A ComScore study found that access via mobile applications accounted for 47% of Internet traffic, surpassing access via the traditional Internet, which now accounts for only 45% of U.S. traffic. For the first time, Gartner predicts that purchases made via mobile applications will grow from $4.589 billion in 2013 to $36.881 billion in 2017 - an increase of more than 700%. These predictions demonstrate the growing importance of mobile applications in the development of e-commerce. But how do these applications fit into an overall strategy to engage and improve the customer experience? To date, it is difficult to really assess the value of applications on a company's revenue. Most companies have developed a single client application and usually limit themselves to measuring the volume of downloads. The development of an application is often carried out in a "silo", and under the responsibility of the IT department rather than the Marketing Department. This development is rarely the subject of strategic, multi-channel thinking around the customer experience.

Companies must optimize their mobile applications in the same way as websites and mobile sites.

Mobile applications, however, are becoming a critical part of the customer journey. Their rapid emergence as a marketing tool in its own right to seduce and target customers requires a much more strategic approach. Organizations need to be able to assess and refine the usability of their application to determine why high volumes of application downloads do not translate into customer account creation or conversions, and understand the impact of this channel on overall consumer brand perception. Quite simply, companies need to apply the same rigor to the optimization of their mobile applications as they do to the Internet channel and mobile sites if they want to achieve meaningful results.

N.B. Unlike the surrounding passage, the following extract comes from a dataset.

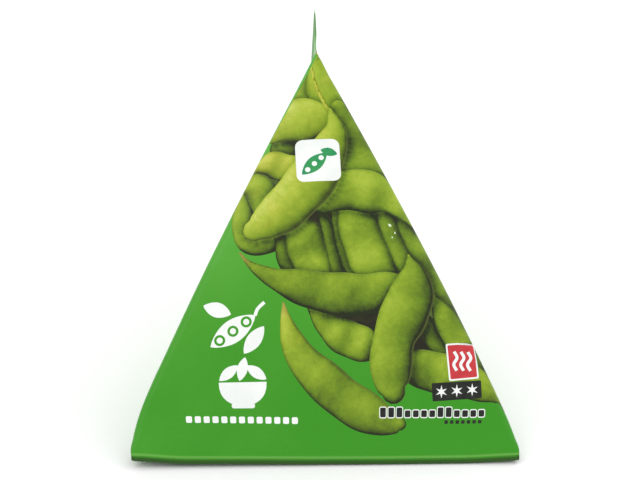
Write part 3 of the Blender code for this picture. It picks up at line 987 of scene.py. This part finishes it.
inks = [
    ground_finish(), pod_ink_finish(),
    plain_ink("heap_ink", (84, 106, 40), (58, 76, 24), 0.12),
    plain_ink("gap_ink", (22, 22, 8), (40, 40, 14), 0.25),
    plain_ink("white_ink", (246, 248, 246), (236, 241, 237), 0.08),
    plain_ink("red_ink", (205, 62, 66), (190, 48, 54), 0.3),
    plain_ink("dark_ink", (22, 24, 20), (40, 44, 34), 0.3),
    plain_ink("leaf_ink", (30, 140, 92), (60, 158, 84), 0.2),
    plain_ink("panel_ink", (226, 238, 214), (214, 230, 200), 0.05),
    plain_ink("rule_ink", (60, 120, 48), (78, 134, 62), 0.2),
]
crimped = crimp_finish()
for material in inks + [crimped]:
    film.data.materials.append(material)
ribs = film.modifiers.new("crimped_seals", "NODES")
ribs.node_group = crimp_tree(crimped)
made_plain(film)
print("film:", len(film.data.polygons), "faces,", len(film.data.materials), "finishes")

# %% [markdown]
# ## The back seam
# The web's two long edges are sealed together into a flat strip, which is folded against the base and
# shows when the pouch is picked up.

# %% A flat folded strip
SEAM_WIDTH, SEAM_THICK, SEAM_CLEARANCE = 0.010, 0.00032, 0.00004
seam_rows = np.linspace(0.028, PANEL * 0.80, 90)
seam_profile = [
    (-0.5, 0.2), (-0.42, 0.0), (0.42, 0.0), (0.5, 0.2), (0.5, 0.8), (0.42, 1.0), (-0.42, 1.0), (-0.5, 0.8),
]
work = bmesh.new()
loops = []
for row, along in enumerate(seam_rows):
    sway = 0.0003 * math.sin(row * 0.21)
    loops.append([
        work.verts.new((sway + x * SEAM_WIDTH, along + FRONT_LINE, SEAM_CLEARANCE + z * SEAM_THICK))
        for x, z in seam_profile
    ])
for near, far in zip(loops, loops[1:]):
    for a in range(len(seam_profile)):
        work.faces.new((near[a - 1], near[a], far[a], far[a - 1]))
work.faces.new(loops[0][::-1])
work.faces.new(loops[-1])
bmesh.ops.recalc_face_normals(work, faces=work.faces)
seam_mesh = bpy.data.meshes.new("back_seam")
work.to_mesh(seam_mesh)
work.free()
back_seam = added("back_seam", seam_mesh)
finish = Finish("seam_film")
streaks = finish.noise(finish.stretched(finish.object_place(), (700, 60, 1)), 1.0, 2)
ink = finish.mixed(streaks, colour(70, 142, 50), colour(92, 158, 74))
seam_mesh.materials.append(film_surface(finish, ink))
print("back seam:", round((seam_rows[-1] - seam_rows[0]) * 1000), "mm long")

# %% [markdown]
# ## The pods inside
# The pods inside only show if the pouch is opened. Each keeps its place in the frame. Its mesh is merged
# and rounded, and takes a skin with a fine down and darker veins.

# %% A downy pod skin
def pod_skin():
    finish = Finish("downy_pod_skin")
    place = finish.object_place()
    mottle = finish.noise(place, 180, 4, 0.6, 0.3)
    down = finish.noise(place, 2600, 2, 0.6)
    veins = finish.noise(finish.stretched(place, (1, 1, 2.4)), 420, 3, 0.55, 1.0)
    level = (mottle * 0.62 + (veins - 0.5) * 0.35 + (down - 0.5) * 0.20 + 0.15).clamped()
    return finish.surface(
        Base_Color=finish.ramp(level, POD_STOPS), Roughness=0.50 + down * 0.2,
        Normal=finish.bumps(veins * 0.6 + down * 0.4, 0.5, 0.0006), Sheen_Weight=0.15, Sheen_Roughness=0.5,
    )


skin = pod_skin()
pod_pieces = []
for name in sorted(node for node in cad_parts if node.startswith("pod_")):
    work = bmesh.new()
    work.from_mesh(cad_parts[name].data)
    bmesh.ops.remove_doubles(work, verts=work.verts, dist=1e-6)
    bmesh.ops.join_triangles(work, faces=work.faces, angle_face_threshold=0.7, angle_shape_threshold=0.7)
    for face in work.faces:
        face.smooth = True
    pod_mesh = bpy.data.meshes.new("downy_" + name)
    work.to_mesh(pod_mesh)
    work.free()
    pod = added("downy_" + name, pod_mesh)
    rounding = pod.modifiers.new("rounding", "SUBSURF")
    rounding.levels = rounding.render_levels = 2
    made_plain(pod)
    pod.data.materials.clear()
    pod.data.materials.append(skin)
    pod_pieces.append((pod, name))
print(len(pod_pieces), "pods,", sum(len(pod.data.polygons) for pod, _ in pod_pieces), "faces")

# %% [markdown]
# ## Joining the frame
# Each piece rides on the pouch's one body, and stands for the CAD solids that it replaces.

# %% Bodies and replaced nodes
for piece in (film, back_seam):
    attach(piece, "root")
    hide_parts("film_pouch")
for pod, name in pod_pieces:
    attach(pod, "root")
    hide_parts(name)

# %% [markdown]
# ## Table, light and camera
# The pouch stands on a plain pale table in even light, with the largest lamp at the upper left. The camera
# looks slightly down at the printed face through a long lens.

# %% Table
table_mesh = bpy.data.meshes.new("pale_table")
table_mesh.from_pydata([(-4, -4, 0), (4, -4, 0), (4, 4, 0), (-4, 4, 0)], [], [(0, 1, 2, 3)])
table = added("pale_table", table_mesh)
finish = Finish("pale_paper")
fibres = finish.noise(finish.object_place(), 300)
paper = finish.mixed(fibres, (0.95, 0.95, 0.95), (0.97, 0.97, 0.97))
table_mesh.materials.append(finish.surface(Base_Color=paper, Roughness=0.85))

# %% Light
world = bpy.data.worlds.new("studio")
world.use_nodes = True
sky = world.node_tree.nodes["Background"].inputs
sky["Color"].default_value, sky["Strength"].default_value = (1.0, 1.0, 1.0, 1), 1.0
scene.world = world
MIDDLE = Vector((0, FRONT_LINE + 0.06, 0.06))  # of the pouch


def soft_lamp(name, place, size, watts):
    lamp = bpy.data.lights.new(name, "AREA")
    lamp.shape, lamp.size, lamp.energy = "DISK", size, watts
    thing = added(name, lamp)
    thing.location = place
    thing.rotation_euler = (MIDDLE - Vector(place)).to_track_quat("-Z", "Y").to_euler()


soft_lamp("key_lamp", (-1.1, -0.8, 1.6), 1.4, 6)
soft_lamp("fill_lamp", (1.2, -0.6, 0.9), 1.2, 2)
soft_lamp("rear_lamp", (0.9, 1.0, 1.3), 1.2, 5)

# %% Camera
AZIMUTH, ELEVATION, ROLL = math.radians(-3.5), math.radians(23.84), math.radians(0.93)
DISTANCE, LENS = 1.0, 153.1
AIM = Vector((0, 0.045 + FRONT_LINE, 0.060))
SHIFT_UP, SHIFT_RIGHT = 0.00835, 0.00044
back_way = Vector((math.sin(AZIMUTH), -math.cos(AZIMUTH), 0)) * math.cos(ELEVATION)
back_way.z = math.sin(ELEVATION)
level_right = Vector((0, 0, 1)).cross(back_way).normalized()
level_up = back_way.cross(level_right)
right = level_right * math.cos(ROLL) + level_up * math.sin(ROLL)
up = level_up * math.cos(ROLL) - level_right * math.sin(ROLL)
camera = added("camera", bpy.data.cameras.new("camera"))
camera.data.lens, camera.data.sensor_width = LENS, 36
camera.data.clip_start, camera.data.clip_end = 0.05, 20
place = AIM + back_way * DISTANCE + up * SHIFT_UP + right * SHIFT_RIGHT
camera.matrix_world = Matrix.LocRotScale(place, Matrix((right, up, back_way)).transposed(), None)
scene.camera = camera
scene.view_settings.view_transform = "Standard"
print("camera at", [round(value, 3) for value in place])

Mobile applications are no longer limited to a purely marketing role.

Currently, the role of mobile applications in the customer lifecycle is equally split between online search, transaction and after-sales service. They are used to build loyalty, improve communications and service, and therefore increasingly support day-to-day operations. Some business sectors are more advanced in this area. In some sectors, applications offer customers another way to manage their accounts and their main objective is not to enable marketing to win new customers; on the contrary, companies in the tourism and gaming sectors are actively examining all the possibilities of this channel to attract new customers, expand their business and improve the customer experience.

A poorly optimized application = poorly "engaged" customers

Nevertheless, users are highly responsive to applications and are less and less forgiving of a bad experience. This figure is highly significant for companies seeking to use applications to improve customer engagement: only 16% of users connect more than twice to a faulty application. Interestingly, users expect mobile applications to be much faster, with an average loading time of 2 seconds. For companies that want to leverage mobile applications - clearly preferred by consumers to mobile sites - to improve engagement and build brand value, low-performing applications or those with usage issues can quickly become a liability.

Improving the customer experience on mobile applications is possible and even recommended.

To date, very few optimization tests have been carried out on mobile applications because they are too difficult to perform. Now that testing can be integrated directly into application development, a growing number of companies are using optimization techniques such as A/B testing to understand and improve this type of experience.

This is the case, for example, of a company in the tourism sector that has a booking application to improve usability and boost its download/sales ratio. It is not simply a matter of repositioning the search button above the waterline to prevent the customer from scrolling down the screen. No. It is about performing A/B tests on the color, size and location of the "Search" button to facilitate the customer journey and achieve the primary goal of increasing hotel bookings.

Another significant example in the online gaming industry where registration is mandatory before a customer can bet or play at the casino; in this case, A/B testing on the layout of the registration form (e.g. offering a choice of one, two or three pages), is essential to create a favorable environment for turning visitors who download the application into active customers. In the future, as companies create increasingly sophisticated applications on this channel, it will become essential to test variants of new content and features before they are launched to understand the customer's response to the application and the impact on their journey.

Mobile applications are not a substitute for websites, they are a key and measurable part of the customer journey.

The role of mobile applications has changed. It is no longer simply a matter of reproducing the content of a website; applications are an essential part of key business processes such as booking and payment; and they can contain exclusive brand loyalty content. In fact, improving the understanding of application performance is becoming mandatory: analysis and reporting must be much more sophisticated and linked to "overall strategic objectives". Focusing only on content downloads and views as key performance indicators does not make sense. On the contrary, performance should be measured by registrations, bookings or revenue growth. What becomes crucial is the ability to take these metrics into account, not only within the mobile application channel, but also more broadly. In short, assessing how the performance of this channel affects the rest of the business. This point is fundamental, because this channel is becoming an essential component for marketing, while remaining one channel among others. Organizations need a clear optimization strategy at the enterprise level that covers all aspects of the customer journey, including mobile internet and mobile applications, to drive improved business results and deliver a consistent and high-performing customer journey.